• [Your task]: Please repeat, exactly and with nothing added, the lines running from the line that contains "emblem(side)" to the line that contains "obj.data.transform(world)", both lines included.

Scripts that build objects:
----------

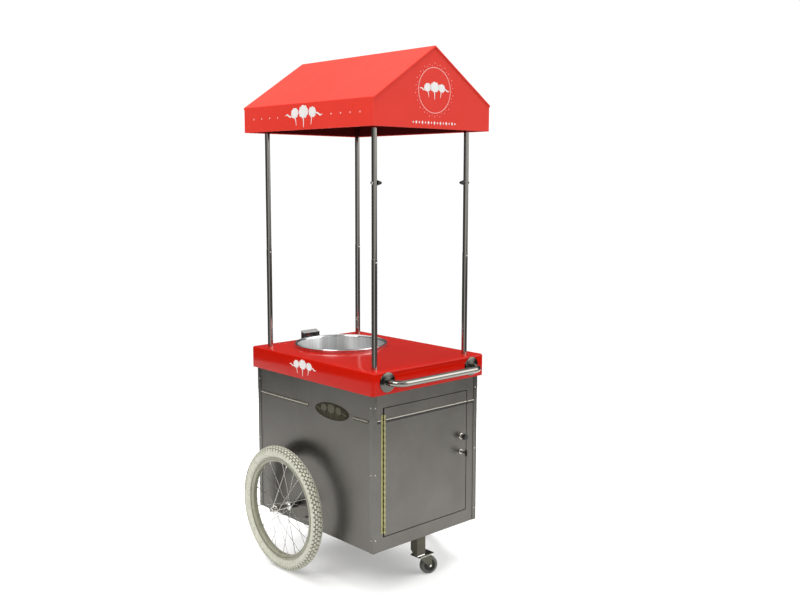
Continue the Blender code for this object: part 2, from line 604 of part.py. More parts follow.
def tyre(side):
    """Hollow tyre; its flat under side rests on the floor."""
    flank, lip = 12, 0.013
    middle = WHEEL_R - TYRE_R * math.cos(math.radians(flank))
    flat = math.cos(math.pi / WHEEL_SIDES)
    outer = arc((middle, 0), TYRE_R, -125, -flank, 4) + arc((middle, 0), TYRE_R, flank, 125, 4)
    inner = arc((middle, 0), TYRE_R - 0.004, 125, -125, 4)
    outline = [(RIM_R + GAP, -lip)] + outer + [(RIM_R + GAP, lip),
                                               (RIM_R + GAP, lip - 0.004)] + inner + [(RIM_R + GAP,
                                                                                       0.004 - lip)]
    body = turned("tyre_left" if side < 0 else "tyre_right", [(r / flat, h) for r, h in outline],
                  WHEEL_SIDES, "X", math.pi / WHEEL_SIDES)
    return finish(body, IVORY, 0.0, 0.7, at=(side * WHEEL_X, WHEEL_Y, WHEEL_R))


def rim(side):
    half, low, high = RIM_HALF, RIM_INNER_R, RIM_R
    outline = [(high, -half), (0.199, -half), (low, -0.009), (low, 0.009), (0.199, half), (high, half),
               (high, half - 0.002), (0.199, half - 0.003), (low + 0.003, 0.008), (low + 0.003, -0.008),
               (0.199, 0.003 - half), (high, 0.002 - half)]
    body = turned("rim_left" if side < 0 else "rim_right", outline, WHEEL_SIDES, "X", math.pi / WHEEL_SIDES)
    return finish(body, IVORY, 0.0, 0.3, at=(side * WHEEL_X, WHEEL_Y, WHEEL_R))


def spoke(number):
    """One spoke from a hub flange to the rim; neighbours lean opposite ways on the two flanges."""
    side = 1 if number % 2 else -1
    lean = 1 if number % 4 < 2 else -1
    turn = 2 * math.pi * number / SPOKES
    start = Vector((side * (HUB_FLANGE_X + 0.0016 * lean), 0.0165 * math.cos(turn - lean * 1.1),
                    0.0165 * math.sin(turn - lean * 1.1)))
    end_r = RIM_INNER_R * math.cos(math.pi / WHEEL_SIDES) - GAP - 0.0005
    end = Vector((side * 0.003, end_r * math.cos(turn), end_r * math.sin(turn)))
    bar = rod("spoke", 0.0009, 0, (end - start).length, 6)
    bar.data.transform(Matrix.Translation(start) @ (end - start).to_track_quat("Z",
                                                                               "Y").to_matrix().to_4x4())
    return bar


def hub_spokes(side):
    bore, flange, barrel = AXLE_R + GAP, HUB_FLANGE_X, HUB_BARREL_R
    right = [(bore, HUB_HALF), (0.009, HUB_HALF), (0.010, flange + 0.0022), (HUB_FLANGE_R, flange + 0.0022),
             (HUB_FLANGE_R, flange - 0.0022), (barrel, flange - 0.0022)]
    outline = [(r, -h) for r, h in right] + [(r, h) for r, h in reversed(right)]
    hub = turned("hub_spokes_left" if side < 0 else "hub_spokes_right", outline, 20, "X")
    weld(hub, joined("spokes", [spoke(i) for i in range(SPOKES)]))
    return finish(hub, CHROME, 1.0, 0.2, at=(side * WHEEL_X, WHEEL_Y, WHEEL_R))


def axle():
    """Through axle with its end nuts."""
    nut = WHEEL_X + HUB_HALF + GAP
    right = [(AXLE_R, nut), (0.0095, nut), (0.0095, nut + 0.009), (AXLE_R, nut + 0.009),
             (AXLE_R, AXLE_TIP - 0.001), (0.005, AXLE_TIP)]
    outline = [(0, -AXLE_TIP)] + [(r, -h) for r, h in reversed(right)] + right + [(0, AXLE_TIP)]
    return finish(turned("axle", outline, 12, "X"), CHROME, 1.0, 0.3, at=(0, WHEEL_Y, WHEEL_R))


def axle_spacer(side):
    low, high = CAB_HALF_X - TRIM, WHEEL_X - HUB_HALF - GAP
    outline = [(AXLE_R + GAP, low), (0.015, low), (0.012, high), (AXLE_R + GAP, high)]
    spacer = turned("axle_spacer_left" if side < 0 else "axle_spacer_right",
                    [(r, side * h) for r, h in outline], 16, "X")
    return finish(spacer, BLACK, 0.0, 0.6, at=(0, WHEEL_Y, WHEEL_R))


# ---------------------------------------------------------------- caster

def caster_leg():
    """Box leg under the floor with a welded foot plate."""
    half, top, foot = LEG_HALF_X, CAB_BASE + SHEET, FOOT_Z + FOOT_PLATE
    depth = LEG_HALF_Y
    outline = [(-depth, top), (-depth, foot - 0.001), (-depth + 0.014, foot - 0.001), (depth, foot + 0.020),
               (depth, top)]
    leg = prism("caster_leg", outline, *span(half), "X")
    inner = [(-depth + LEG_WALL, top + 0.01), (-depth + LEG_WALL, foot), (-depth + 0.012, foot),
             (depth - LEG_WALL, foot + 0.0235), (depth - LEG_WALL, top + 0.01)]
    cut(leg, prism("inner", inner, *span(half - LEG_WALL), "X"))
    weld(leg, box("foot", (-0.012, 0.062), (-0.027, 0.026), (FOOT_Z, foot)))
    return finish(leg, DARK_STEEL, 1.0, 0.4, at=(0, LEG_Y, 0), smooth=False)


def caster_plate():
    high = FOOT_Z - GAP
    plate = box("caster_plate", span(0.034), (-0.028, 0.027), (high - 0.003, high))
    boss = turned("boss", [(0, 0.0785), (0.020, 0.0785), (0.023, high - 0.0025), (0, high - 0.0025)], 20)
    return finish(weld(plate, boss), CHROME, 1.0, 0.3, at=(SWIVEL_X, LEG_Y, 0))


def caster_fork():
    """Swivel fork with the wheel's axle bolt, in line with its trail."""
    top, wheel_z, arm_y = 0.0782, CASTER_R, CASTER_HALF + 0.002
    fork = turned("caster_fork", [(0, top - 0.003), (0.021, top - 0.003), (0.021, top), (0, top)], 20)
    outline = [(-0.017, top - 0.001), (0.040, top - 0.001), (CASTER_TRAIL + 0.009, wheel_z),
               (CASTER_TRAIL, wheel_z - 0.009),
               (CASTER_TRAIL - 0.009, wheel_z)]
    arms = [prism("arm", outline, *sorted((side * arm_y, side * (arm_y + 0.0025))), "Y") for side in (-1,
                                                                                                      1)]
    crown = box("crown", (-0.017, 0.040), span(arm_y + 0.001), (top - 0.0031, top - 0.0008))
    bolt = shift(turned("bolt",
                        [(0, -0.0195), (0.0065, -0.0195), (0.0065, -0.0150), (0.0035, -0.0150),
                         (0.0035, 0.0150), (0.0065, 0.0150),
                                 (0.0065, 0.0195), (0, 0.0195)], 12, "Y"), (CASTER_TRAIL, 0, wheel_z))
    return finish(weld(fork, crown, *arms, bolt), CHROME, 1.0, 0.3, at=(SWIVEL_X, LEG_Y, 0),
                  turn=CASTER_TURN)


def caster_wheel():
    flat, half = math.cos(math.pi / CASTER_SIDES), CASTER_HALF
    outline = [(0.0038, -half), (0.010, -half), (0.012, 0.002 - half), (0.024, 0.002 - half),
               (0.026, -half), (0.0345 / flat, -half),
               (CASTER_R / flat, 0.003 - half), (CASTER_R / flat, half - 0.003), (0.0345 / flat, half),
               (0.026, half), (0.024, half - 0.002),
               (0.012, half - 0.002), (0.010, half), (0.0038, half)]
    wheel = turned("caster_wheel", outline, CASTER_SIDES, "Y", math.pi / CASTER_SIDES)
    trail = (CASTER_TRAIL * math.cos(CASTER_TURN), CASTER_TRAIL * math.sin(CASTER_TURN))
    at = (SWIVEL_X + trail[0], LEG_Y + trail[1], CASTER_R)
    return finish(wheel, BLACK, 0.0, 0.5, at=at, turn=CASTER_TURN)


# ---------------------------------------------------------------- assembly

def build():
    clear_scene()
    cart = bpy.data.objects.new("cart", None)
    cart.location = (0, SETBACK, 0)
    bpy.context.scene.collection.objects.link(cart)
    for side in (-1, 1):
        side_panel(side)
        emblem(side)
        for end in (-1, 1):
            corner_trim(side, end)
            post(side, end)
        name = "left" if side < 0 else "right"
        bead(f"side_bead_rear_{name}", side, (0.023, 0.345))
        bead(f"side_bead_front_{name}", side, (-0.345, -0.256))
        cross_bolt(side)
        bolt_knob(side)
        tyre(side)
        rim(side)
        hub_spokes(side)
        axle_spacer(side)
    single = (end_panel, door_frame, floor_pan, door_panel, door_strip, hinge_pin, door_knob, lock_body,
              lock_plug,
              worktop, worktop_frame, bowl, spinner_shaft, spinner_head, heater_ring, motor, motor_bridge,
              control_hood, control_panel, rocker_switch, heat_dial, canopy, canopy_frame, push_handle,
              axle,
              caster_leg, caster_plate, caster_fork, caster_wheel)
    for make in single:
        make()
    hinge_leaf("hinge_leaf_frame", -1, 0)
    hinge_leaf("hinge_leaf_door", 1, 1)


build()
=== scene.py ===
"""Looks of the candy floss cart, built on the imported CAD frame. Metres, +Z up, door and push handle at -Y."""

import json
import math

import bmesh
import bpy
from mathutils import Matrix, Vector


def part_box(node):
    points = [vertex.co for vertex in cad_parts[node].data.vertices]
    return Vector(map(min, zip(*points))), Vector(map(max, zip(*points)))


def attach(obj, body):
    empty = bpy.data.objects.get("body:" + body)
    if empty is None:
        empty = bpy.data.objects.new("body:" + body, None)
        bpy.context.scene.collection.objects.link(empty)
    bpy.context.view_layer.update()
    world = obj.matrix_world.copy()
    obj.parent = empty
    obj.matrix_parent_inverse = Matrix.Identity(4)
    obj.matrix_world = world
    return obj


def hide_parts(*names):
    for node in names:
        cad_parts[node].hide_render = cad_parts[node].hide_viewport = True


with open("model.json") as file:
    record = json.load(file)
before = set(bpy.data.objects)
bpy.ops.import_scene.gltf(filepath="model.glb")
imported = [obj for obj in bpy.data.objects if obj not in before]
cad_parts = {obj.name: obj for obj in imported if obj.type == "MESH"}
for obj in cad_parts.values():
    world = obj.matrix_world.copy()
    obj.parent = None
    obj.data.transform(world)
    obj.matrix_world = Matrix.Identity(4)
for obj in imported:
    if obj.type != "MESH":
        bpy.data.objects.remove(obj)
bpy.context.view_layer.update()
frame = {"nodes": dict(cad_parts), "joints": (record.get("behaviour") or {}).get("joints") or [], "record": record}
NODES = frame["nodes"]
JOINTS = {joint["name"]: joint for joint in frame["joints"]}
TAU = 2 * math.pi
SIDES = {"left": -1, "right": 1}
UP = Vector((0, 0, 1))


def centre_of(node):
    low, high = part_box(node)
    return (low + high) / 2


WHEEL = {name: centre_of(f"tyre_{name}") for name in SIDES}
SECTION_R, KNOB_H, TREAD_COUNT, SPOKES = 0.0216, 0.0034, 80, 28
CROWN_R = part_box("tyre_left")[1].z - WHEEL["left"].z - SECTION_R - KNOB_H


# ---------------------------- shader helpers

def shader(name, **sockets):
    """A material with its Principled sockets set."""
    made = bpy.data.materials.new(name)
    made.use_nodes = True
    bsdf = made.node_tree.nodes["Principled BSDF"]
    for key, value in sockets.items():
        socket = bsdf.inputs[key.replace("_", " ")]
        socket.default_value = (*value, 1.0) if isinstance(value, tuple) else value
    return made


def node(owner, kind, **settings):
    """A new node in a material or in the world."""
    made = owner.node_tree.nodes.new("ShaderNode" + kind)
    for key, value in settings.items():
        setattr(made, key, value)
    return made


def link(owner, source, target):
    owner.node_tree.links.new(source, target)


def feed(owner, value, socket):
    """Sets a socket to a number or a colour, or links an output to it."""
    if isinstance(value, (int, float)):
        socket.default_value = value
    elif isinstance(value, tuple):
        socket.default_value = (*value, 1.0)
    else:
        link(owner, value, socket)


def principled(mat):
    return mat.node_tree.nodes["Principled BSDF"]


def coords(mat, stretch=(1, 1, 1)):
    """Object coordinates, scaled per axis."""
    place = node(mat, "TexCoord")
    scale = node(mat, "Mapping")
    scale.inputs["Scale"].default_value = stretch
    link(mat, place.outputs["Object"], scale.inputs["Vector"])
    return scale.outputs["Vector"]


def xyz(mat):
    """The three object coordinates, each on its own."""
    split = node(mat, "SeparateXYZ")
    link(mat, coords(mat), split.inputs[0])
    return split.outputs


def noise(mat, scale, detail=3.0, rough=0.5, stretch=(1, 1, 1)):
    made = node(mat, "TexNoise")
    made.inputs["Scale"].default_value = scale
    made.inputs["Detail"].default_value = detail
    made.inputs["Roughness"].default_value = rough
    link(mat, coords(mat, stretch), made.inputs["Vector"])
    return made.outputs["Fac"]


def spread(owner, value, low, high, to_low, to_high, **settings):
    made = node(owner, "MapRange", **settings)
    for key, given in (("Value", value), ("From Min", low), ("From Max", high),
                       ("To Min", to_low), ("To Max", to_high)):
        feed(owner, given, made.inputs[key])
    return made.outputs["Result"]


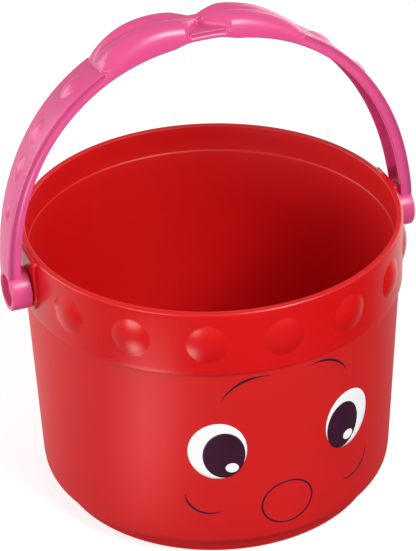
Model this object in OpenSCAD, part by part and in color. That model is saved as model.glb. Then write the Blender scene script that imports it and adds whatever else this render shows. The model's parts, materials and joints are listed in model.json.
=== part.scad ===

----------

• [Task result]:
        emblem(side)
        for end in (-1, 1):
            corner_trim(side, end)
            post(side, end)
        name = "left" if side < 0 else "right"
        bead(f"side_bead_rear_{name}", side, (0.023, 0.345))
        bead(f"side_bead_front_{name}", side, (-0.345, -0.256))
        cross_bolt(side)
        bolt_knob(side)
        tyre(side)
        rim(side)
        hub_spokes(side)
        axle_spacer(side)
    single = (end_panel, door_frame, floor_pan, door_panel, door_strip, hinge_pin, door_knob, lock_body,
              lock_plug,
              worktop, worktop_frame, bowl, spinner_shaft, spinner_head, heater_ring, motor, motor_bridge,
              control_hood, control_panel, rocker_switch, heat_dial, canopy, canopy_frame, push_handle,
              axle,
              caster_leg, caster_plate, caster_fork, caster_wheel)
    for make in single:
        make()
    hinge_leaf("hinge_leaf_frame", -1, 0)
    hinge_leaf("hinge_leaf_door", 1, 1)


build()
=== scene.py ===
"""Looks of the candy floss cart, built on the imported CAD frame. Metres, +Z up, door and push handle at -Y."""

import json
import math

import bmesh
import bpy
from mathutils import Matrix, Vector


def part_box(node):
    points = [vertex.co for vertex in cad_parts[node].data.vertices]
    return Vector(map(min, zip(*points))), Vector(map(max, zip(*points)))


def attach(obj, body):
    empty = bpy.data.objects.get("body:" + body)
    if empty is None:
        empty = bpy.data.objects.new("body:" + body, None)
        bpy.context.scene.collection.objects.link(empty)
    bpy.context.view_layer.update()
    world = obj.matrix_world.copy()
    obj.parent = empty
    obj.matrix_parent_inverse = Matrix.Identity(4)
    obj.matrix_world = world
    return obj


def hide_parts(*names):
    for node in names:
        cad_parts[node].hide_render = cad_parts[node].hide_viewport = True


with open("model.json") as file:
    record = json.load(file)
before = set(bpy.data.objects)
bpy.ops.import_scene.gltf(filepath="model.glb")
imported = [obj for obj in bpy.data.objects if obj not in before]
cad_parts = {obj.name: obj for obj in imported if obj.type == "MESH"}
for obj in cad_parts.values():
    world = obj.matrix_world.copy()
    obj.parent = None
    obj.data.transform(world)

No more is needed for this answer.